Gulbenkian’s private life was as labyrinthine as his business dealings. He insisted on the highest ‘moral values’, yet ruthlessly used his wife’s charm as a hostess to further his career, and demanded complete obedience from his family, whom he monitored obsessively. As a young man he lived a champagne lifestyle, escorting actresses and showgirls, and in later life – on doctor’s orders – he slept with a succession of discreetly provided young women. Meanwhile he built up a superb art collection which included Rembrandts and other treasures sold to him by Stalin from the Hermitage Museum.
Published to mark the 150th anniversary of his birth, Mr Five Per Cent reveals Gulbenkian’s complex and many-sided existence. Written with full access to the Gulbenkian Foundation’s archives, this is the fascinating story of the man who more than anyone else helped shape the modern oil industry.

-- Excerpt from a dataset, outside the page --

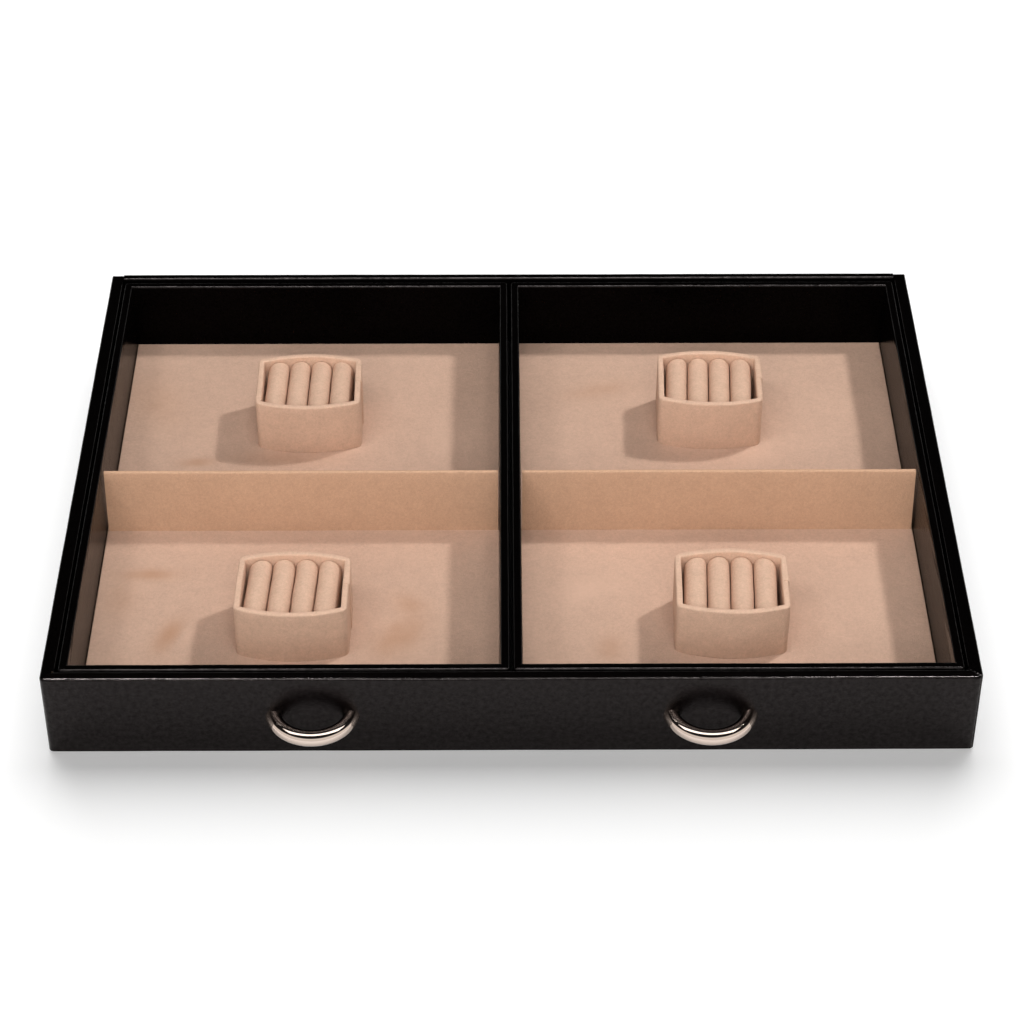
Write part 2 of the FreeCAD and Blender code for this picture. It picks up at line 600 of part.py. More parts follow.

Dr. Jonathon Conlin is a Senior Lecturer at the University of Southhampton. He specializes in British Cultural History from 1750 to the present, often employing a cross-Channel, Anglo-French, transnational perspective such as in this project on Calouste Gulbenkian. In addition to his academic work, he writes regularly for History Today magazine and has organized a number of public screenings, concerts and study days, in collaboration with the National Gallery, Tate, British Film Institute and National Gallery of Art, Washington.